After the election of President Donald Trump, filmmaker Daniel Klein felt compelled to resist.
It was a feeling many progressives in the U.S. had as Trump came to lead the country — a man who was elected on a platform that insulted and demonized at-risk communities. In response, Klein and his team behind the award-winning food documentary series The Perennial Plate wanted to switch gears, and channel their skills and passion into something good.
“I believe that if you are able, then it is your obligation to do what you love and to use it to positively impact the world,” he said.
“We didn’t want to preach to the choir. We wanted actual impact.”
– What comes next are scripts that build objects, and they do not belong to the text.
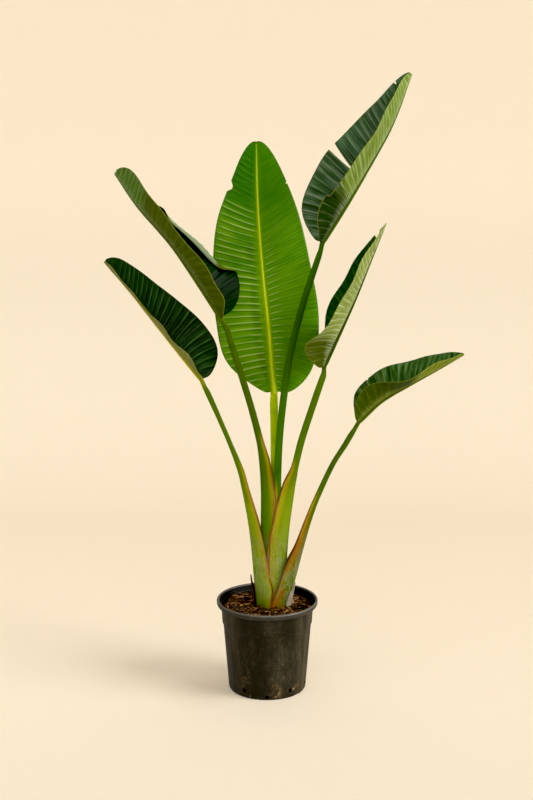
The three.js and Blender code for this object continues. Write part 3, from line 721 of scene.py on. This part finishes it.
# turnAt: where the underside's colour changes; calm: what is left of the streaks beyond the lower half
# sheen is a painted reflection between the ridges; groove is painted shade in the grooves and beside the
# crests
lookKeys = ("dark", "light", "deep", "crest", "rib", "edge", "underLow", "underHigh", "pale",
            "lines", "sheen", "turnAt", "gloss", "streaks", "calm", "groove")
leafLooks = {
    "leaf_centre": (
        "#4a9000", "#76ac08", "#2a6200", "#c4dc80", "#c0d420", "#3f7a04", "#5c7a1c", "#6c8c2c", "#a9bf77",
        0.7, 0.0, 0.5, 0.12, 0.35, 1.0, 0.8),
    "leaf_upper_right": (
        "#305820", "#56864e", "#122808", "#a0b498", "#6f8c30", "#2a4410", "#203e00", "#7c9a2c", "#c8d8a4",
        0.75, 0.6, 0.27, 0.25, 0.6, 0.35, 0.95),
    "leaf_mid_right": (
        "#1a4a08", "#306a10", "#103404", "#587f34", "#6f8c30", "#2a4410", "#4a5a00", "#96aa4c", "#e0eab8",
        0.5, 0.2, 0.2, 0.15, 0.6, 1.0, 0.8),
    "leaf_low_right": (
        "#1e460a", "#3a6e20", "#143004", "#8fac74", "#7c8c34", "#33501a", "#466000", "#839600", "#c4cc70",
        0.6, 0.45, 0.5, 0.2, 0.6, 1.0, 0.85),
    "leaf_upper_left": (
        "#001a00", "#062e04", "#001000", "#3f6a38", "#6c7c20", "#1c3a0c", "#5e7200", "#5c8a24", "#a4b890",
        0.35, 0.04, 0.72, 0.1, 0.7, 1.0, 0.7),
    "leaf_low_left": (
        "#001a00", "#0c3c02", "#001000", "#629c40", "#c4c020", "#0c2c04", "#969c50", "#8c9038", "#d0d4a4",
        0.5, 0.1, 0.5, 0.2, 0.7, 0.6, 0.85),
}
leafLooks = {name: dict(zip(lookKeys, values)) for name, values in leafLooks.items()}
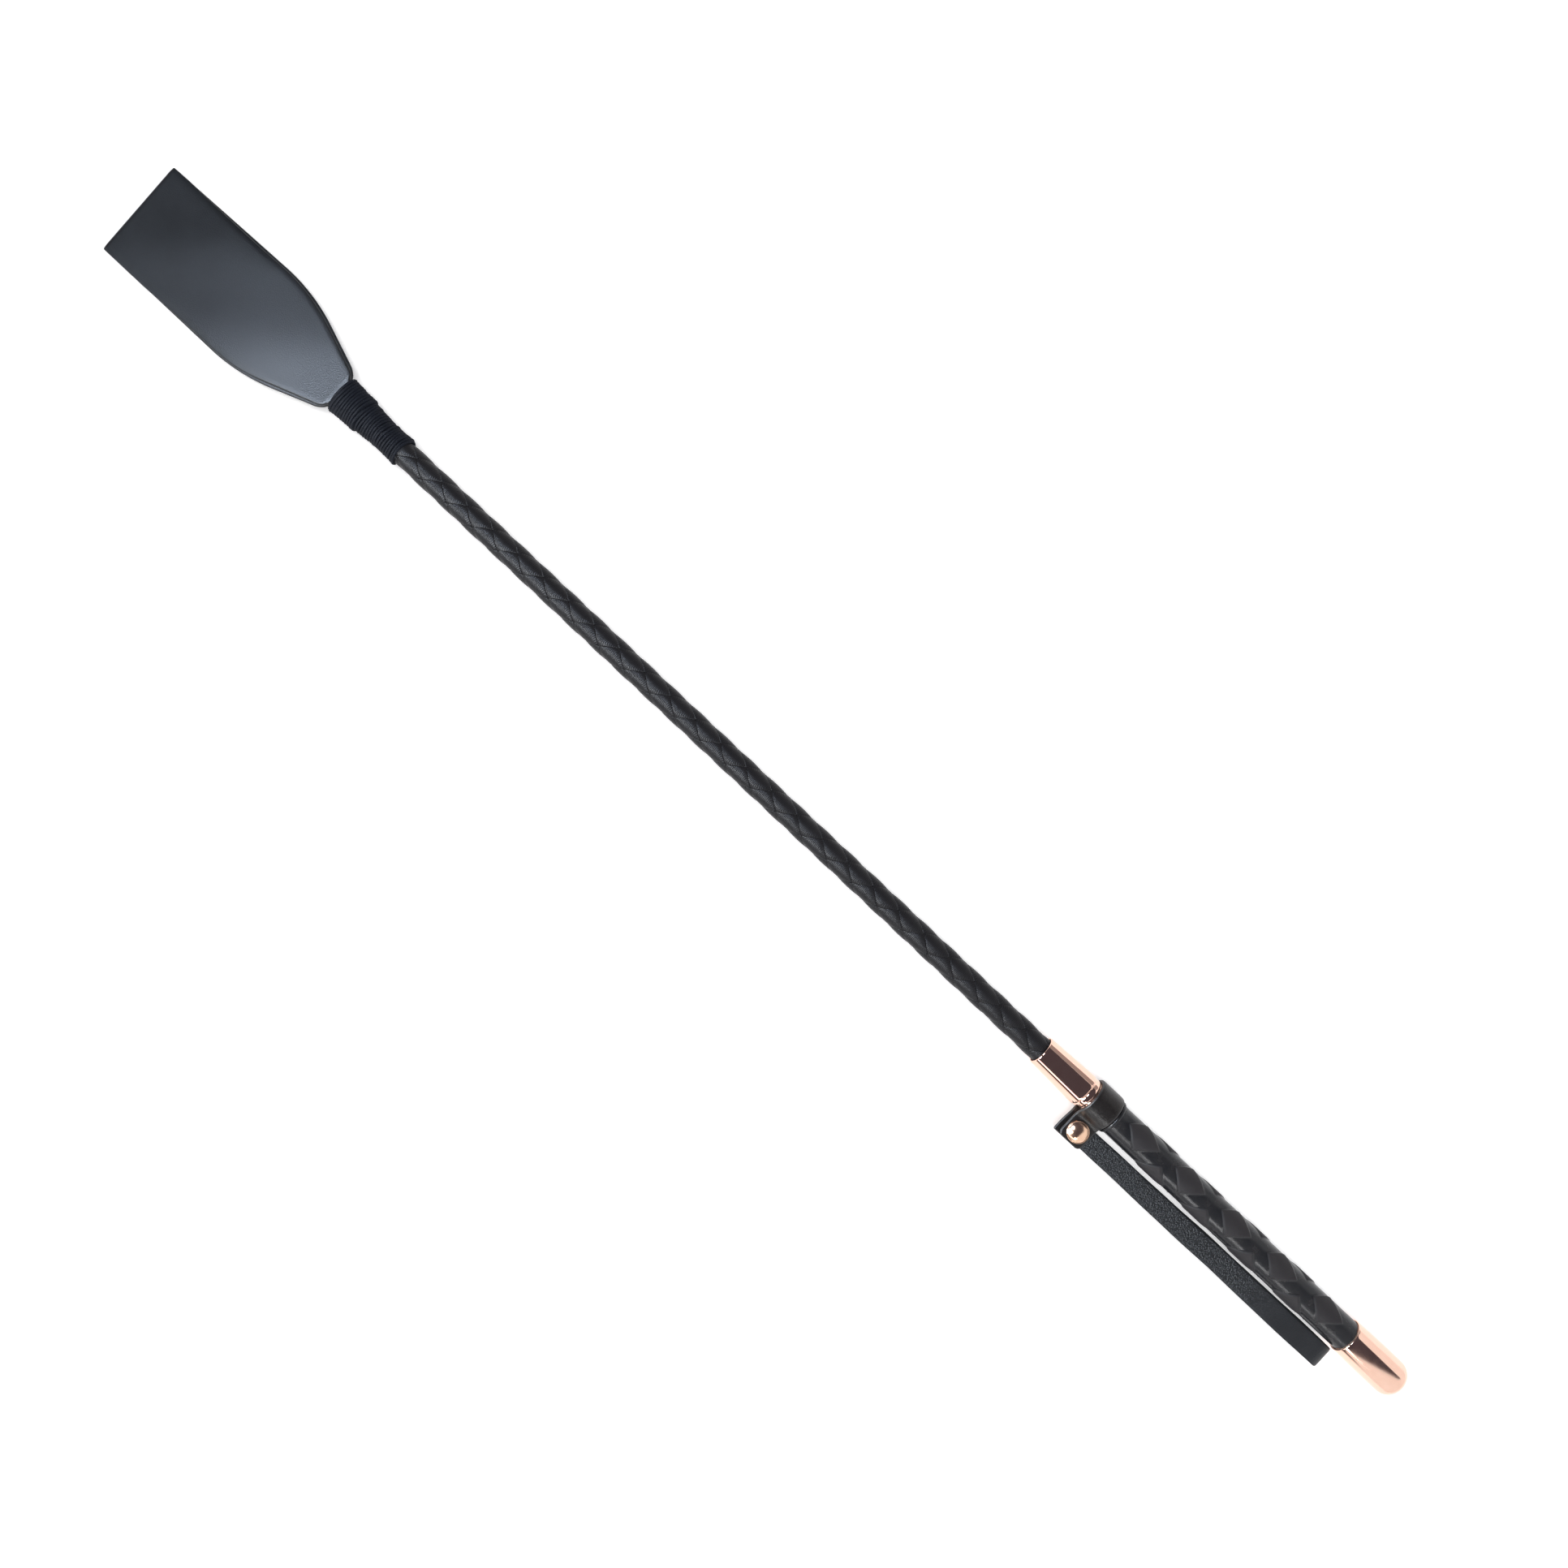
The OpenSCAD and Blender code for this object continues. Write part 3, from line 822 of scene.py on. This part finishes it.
def make_cap():
    x0, x1 = CAP[0][0], CAP[1][0]
    mouth_r, cap_r, plug_r = 6.6, CAP[1][1], 5.6
    dome = 5.0
    straight = x1 - dome
    bore_end = box_mm("cap_plug")[1][0] + 0.1
    lip = 0.3
    profile = [(x0 + 0.25, plug_r)]
    profile += arc((x0 + lip, mouth_r - lip), (lip, lip), 200, 92, 6)
    fullest = 17.0
    body_x = np.linspace(0.8, straight - x0, 24)
    body_r = cap_r - (cap_r - mouth_r) * ((body_x - fullest) / fullest) ** 2
    profile += list(zip(x0 + body_x, body_r))
    profile += [
        (straight + dome * math.sin(a), max(body_r[-1] * math.cos(a) ** 0.82, 0))
        for a in np.linspace(0, math.pi / 2, 28)[1:]
    ]
    profile += [(bore_end, 0), (bore_end, plug_r), (x0 + 0.25, plug_r)]
    points, quads = lathe(profile, (0, AXIS_Z))
    make_piece("end_cap_polished", points, quads, [rose_gold], "crop", "rose_gold", ["end_cap"])


make_ferrule()
make_cap()


# ---------------------------------------------------------------- grip


def make_grip():
    """A moulded sleeve with rows of raised diamonds and a bead at the collar's end."""
    x0, x1 = GRIP[0][0], GRIP[1][0]
    grip_r, bore_r, bead_r, bead_reach = 6.0, 4.53, 0.75, 0.75
    pitch, half_length, half_angle, pad_h = 22.0, 7.6, 62.0, 0.36
    across, step = 232, 0.34
    x = np.arange(x0, x1, step)
    x = np.unique(np.concatenate([x, np.linspace(x0, x0 + 2.2, 26), [x1 - 0.2, x1 - 0.1, x1]]))
    angle = np.arange(across) * 360 / across
    raised = np.zeros((len(x), across))
    for column, middle in enumerate((24, 114, 204, 294)):
        turned = (angle - middle + 180) % 360 - 180
        shift = pitch / 2 if column % 2 else 0
        first = x0 + 12 + shift
        for i in range(5 - column % 2):
            away = np.abs(x - first - i * pitch)[:, None] / half_length
            inside = 1 - away - np.abs(turned)[None, :] / half_angle
            raised = np.maximum(raised, smooth(inside / 0.17))
    bead = np.sqrt(np.clip(bead_r**2 - (x - x0 - bead_r) ** 2, 0, None))
    end_round = 0.15 * smooth((x - x1 + 0.25) / 0.25)
    radius = grip_r + pad_h * raised - end_round[:, None]
    radius = np.maximum(radius, (grip_r + bead_reach / bead_r * bead)[:, None])
    # the moulding's face by the collar turns in smoothly behind the bead
    neck = smooth((x - x0 - 1.2) / 2.5)[:, None]
    radius = radius + 0.12 * (1 - neck) * (x[:, None] > x0 + 1.4)
    radius = radius + 0.025 * np.sin(x / 9.0)[:, None]
    theta = np.radians(angle)
    outer = np.stack(
        [
            np.broadcast_to(x[:, None], radius.shape),
            radius * np.sin(theta),
            AXIS_Z + radius * np.cos(theta),
        ],
        axis=-1,
    )
    inner_x = np.array([x1, x0, x0])
    inner_r = np.array([bore_r, bore_r, grip_r])
    inner = np.stack(
        [
            np.broadcast_to(inner_x[:, None], (3, across)),
            inner_r[:, None] * np.sin(theta),
            AXIS_Z + inner_r[:, None] * np.cos(theta),
        ],
        axis=-1,
    )
    points = np.concatenate([outer, inner])
    share = np.concatenate([raised, np.zeros((3, across))])
    make_piece(
        "grip_moulding",
        points,
        grid_quads(len(points), across),
        [rubber_material()],
        "crop",
        "grip_rubber",
        ["grip"],
        share=share,
    )


make_grip()


# ---------------------------------------------------------------- collar and rivet


def make_collar():
    """The band round the neck, whose two ends leave it through a bend as one tab."""
    middle_r, bend, tab_z = 6.75, 3.7, 2.07
    bend_y = -8.71
    bend_z = tab_z + bend
    meet = math.atan2(bend_z, -bend_y)
    upper = [(y, tab_z) for y in np.linspace(COLLAR[0][1], bend_y, 30)]
    upper += [
        (bend_y + bend * math.cos(a), bend_z + bend * math.sin(a))
        for a in np.linspace(-math.pi / 2, -meet, 16)[1:]
    ]
    band = [
        (middle_r * math.cos(a), middle_r * math.sin(a))
        for a in np.linspace(math.pi - meet, meet - math.pi, 90)[1:-1]
    ]
    lower = [(y, -z) for y, z in upper[::-1]]
    path = [(y, z + AXIS_Z) for y, z in upper + band + lower]
    length = path_length(path)
    edge = 0.45
    stations = stations_for(length, 0.45, edge)
    place, direction = along(path, stations)
    half = (COLLAR[1][0] - COLLAR[0][0]) / 2
    middle_x = (COLLAR[1][0] + COLLAR[0][0]) / 2
    inward = np.minimum(stations, length - stations)
    corner = np.where(stations < length / 2, 2.2, 0.7)
    past_corner = np.clip(corner - inward, 0, None)
    cut = 0.9 * (corner - np.sqrt(np.clip(corner**2 - past_corner**2, 0, None)))
    reach = np.stack([half - cut, half - cut], axis=1)
    thickness = rounded_ends(stations, length, 1.4, edge)
    # the lower end of the strip lies a little askew under the upper one
    on_tab = smooth((stations - length + 14) / 10)
    askew = -0.75 * on_tab

    def to_space(in_plane, across):
        x = middle_x + across + askew[:, None]
        y = in_plane[..., 0] - 0.25 * on_tab[:, None]
        return np.stack([x, y, in_plane[..., 1]], axis=-1)

    points, quads, skin, paint = strip(place, direction, reach, thickness, edge, 22, to_space)
    make_piece(
        "collar_band",
        points,
        quads,
        [collar_grain, glossy_edge],
        "collar",
        "strap_leather",
        ["wrist_collar"],
        skin=skin,
        paint=paint,
    )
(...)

Now, Klein and his team have put their previous project on hold to create Resistance Through Storytelling, a series of five short films highlighting people particularly affected by the new administration: refugees and immigrants living in the U.S. The new initiative will tell real, positive stories of these communities — but to make a difference, the filmmakers knew their vision had to target a specific audience.
“We didn’t want to preach to the choir. We wanted actual impact,” Klein said. “Getting films in front of an audience that was different from ourselves was key.”
So the team plans to put these films in front of a conservative audience — the exact audience that probably doesn’t want to see them. And they’re using targeted Facebook ads to do it.
Through Facebook advertising, the team plans to post the videos and “boost” them with paid promotion. The social platform will allow them to pinpoint people who live in red states and who “like” conservative-leaning pages. For example, the team could target people living in Michigan who like Senator John McCain’s Facebook page, putting the films in their News Feeds to reach an entirely new audience.
“We know that every family has a story, so there will be no shortage of possibilities.”
To help engage this unconventional audience, Klein is hoping to draw viewers in by focusing on a universal topic: food. Each film will highlight one specific immigrant family eating dinner.
“We wanted to find some themes that resonate with all Americans, not just liberals or conservatives,” he said. “This series will focus on eating together as a family. Almost every culture has this tradition, and we think it is a great jumping off point for finding common ground.”
The Resistance Through Storytelling team, which comprises Klein and fellow filmmakers Mirra Fine and Hunter Johnson, is currently raising money on Kickstarter to help fund the project.
As of Wednesday, the campaign raised more than $15,000 of its $50,000 goal. Half of the amount raised will go to expenses in researching, filming, and editing the film. The other half will be be used to fund its “targeted viewership campaign” through Facebook advertising.
The filmmakers also want to make a pilot out of the short films, with plans to pitch the idea as a series to Amazon, Netflix, and PBS to expand their reach.
Any additional funding beyond the goal will enable the team to tell more stories, and expand the reach of the targeted advertising. There are no rewards and no gimmicky incentives for the campaign — just impact.
“The reward for this project is … creating positive change by connecting people who wouldn’t have otherwise ‘met’ an immigrant or refugee,” the Kickstarter page reads. “The more money we can put towards that, the more people we will reach. We love swag as much as anyone, but I hope you understand that this is why we aren’t offering T-shirts and pins.”
The team doesn’t yet know which countries the immigrant and refugee families in the series will originate from, but they’re passionate about shining a light on families with different backgrounds and experiences.
“In these times, such simple acts as listening and learning are an act of resistance.”
“We know that every family has a story, so there will be no shortage of possibilities,” Klein said.
He did add, however, that they’re passionate about including a Somali-American family, since the team lives in Minneapolis where many Somalis live. They also want to include the story of a third- or fourth-generation European family to highlight how most families in the U.S. originate from immigrant backgrounds.
“By telling real stories, we are embracing an America that welcomes and tries to understand others — the opposite of what we see the administration doing,” Klein said. “In these times, such simple acts as listening and learning are an act of resistance.”